**Collected material:**
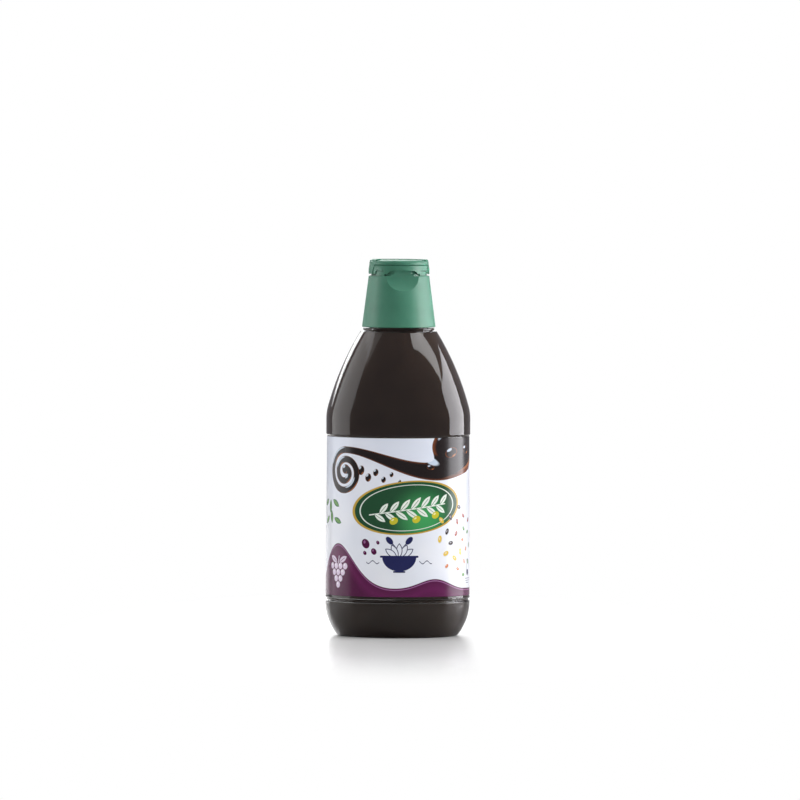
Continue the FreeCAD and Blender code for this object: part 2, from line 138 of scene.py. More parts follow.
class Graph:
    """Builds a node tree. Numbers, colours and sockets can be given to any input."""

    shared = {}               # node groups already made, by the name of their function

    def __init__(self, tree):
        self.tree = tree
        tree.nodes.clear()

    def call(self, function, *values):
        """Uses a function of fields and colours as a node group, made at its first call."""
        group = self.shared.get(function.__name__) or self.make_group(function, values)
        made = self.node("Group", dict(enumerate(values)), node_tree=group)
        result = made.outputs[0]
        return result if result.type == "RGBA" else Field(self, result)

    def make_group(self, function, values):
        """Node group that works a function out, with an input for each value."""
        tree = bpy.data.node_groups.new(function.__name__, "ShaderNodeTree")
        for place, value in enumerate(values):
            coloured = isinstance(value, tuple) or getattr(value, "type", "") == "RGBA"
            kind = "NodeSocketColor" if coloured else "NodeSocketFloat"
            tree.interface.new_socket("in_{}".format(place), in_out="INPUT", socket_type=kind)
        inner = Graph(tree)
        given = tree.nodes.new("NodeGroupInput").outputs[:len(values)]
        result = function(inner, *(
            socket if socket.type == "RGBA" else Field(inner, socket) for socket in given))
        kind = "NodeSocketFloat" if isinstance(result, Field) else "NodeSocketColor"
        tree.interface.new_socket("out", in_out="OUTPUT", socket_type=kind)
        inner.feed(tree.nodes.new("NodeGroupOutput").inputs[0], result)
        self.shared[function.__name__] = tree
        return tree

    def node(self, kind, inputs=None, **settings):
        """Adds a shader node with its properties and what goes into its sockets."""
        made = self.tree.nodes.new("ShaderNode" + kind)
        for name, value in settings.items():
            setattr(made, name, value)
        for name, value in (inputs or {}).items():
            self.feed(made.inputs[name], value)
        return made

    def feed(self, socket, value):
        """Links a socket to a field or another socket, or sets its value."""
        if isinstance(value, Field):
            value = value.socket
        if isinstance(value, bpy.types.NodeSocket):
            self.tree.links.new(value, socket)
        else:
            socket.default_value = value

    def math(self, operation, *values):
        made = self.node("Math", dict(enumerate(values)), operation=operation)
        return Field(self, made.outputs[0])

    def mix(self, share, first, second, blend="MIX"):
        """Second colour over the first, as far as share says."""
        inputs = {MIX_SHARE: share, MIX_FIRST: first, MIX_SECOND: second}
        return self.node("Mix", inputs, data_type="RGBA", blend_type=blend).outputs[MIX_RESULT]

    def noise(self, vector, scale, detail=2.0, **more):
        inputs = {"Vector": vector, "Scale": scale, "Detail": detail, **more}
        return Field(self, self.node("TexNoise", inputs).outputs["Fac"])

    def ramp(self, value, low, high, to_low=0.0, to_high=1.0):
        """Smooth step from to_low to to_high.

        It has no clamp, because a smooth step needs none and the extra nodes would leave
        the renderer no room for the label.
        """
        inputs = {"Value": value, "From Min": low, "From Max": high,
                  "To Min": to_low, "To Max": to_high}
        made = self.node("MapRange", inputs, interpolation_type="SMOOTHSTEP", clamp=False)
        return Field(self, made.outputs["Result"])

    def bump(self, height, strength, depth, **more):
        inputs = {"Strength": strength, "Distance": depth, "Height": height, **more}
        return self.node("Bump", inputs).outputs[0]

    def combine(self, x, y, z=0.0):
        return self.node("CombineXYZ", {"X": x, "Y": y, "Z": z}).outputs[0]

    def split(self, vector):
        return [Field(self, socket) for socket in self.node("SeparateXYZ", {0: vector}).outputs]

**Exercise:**
Everything from the first line above through the line that contains "tree.nodes.clear()" should be duplicated exactly, please, and nothing beyond it.

**The output:**
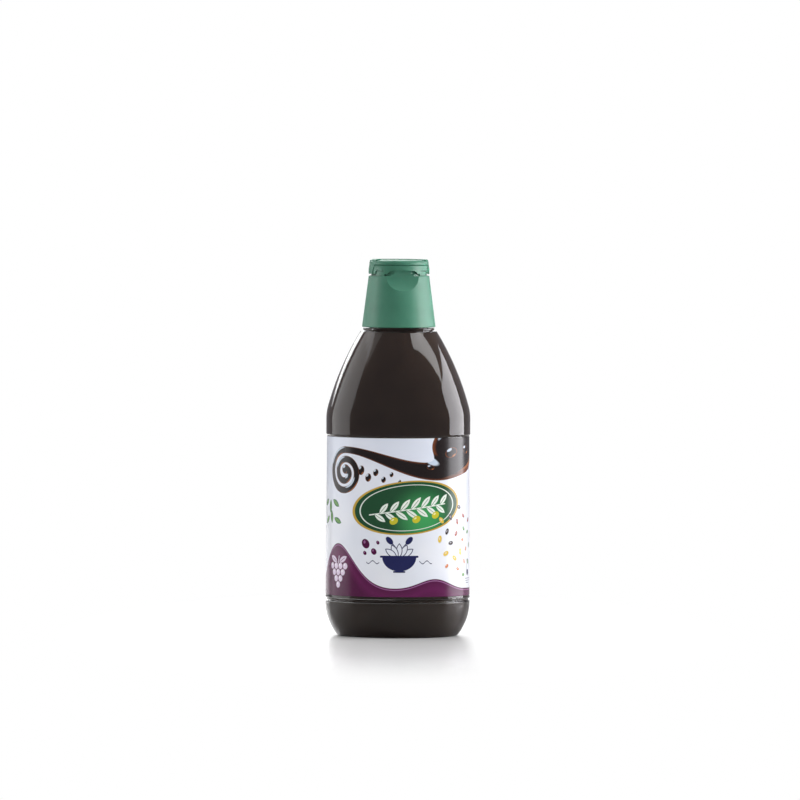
Continue the FreeCAD and Blender code for this object: part 2, from line 138 of scene.py. More parts follow.
class Graph:
    """Builds a node tree. Numbers, colours and sockets can be given to any input."""

    shared = {}               # node groups already made, by the name of their function

    def __init__(self, tree):
        self.tree = tree
        tree.nodes.clear()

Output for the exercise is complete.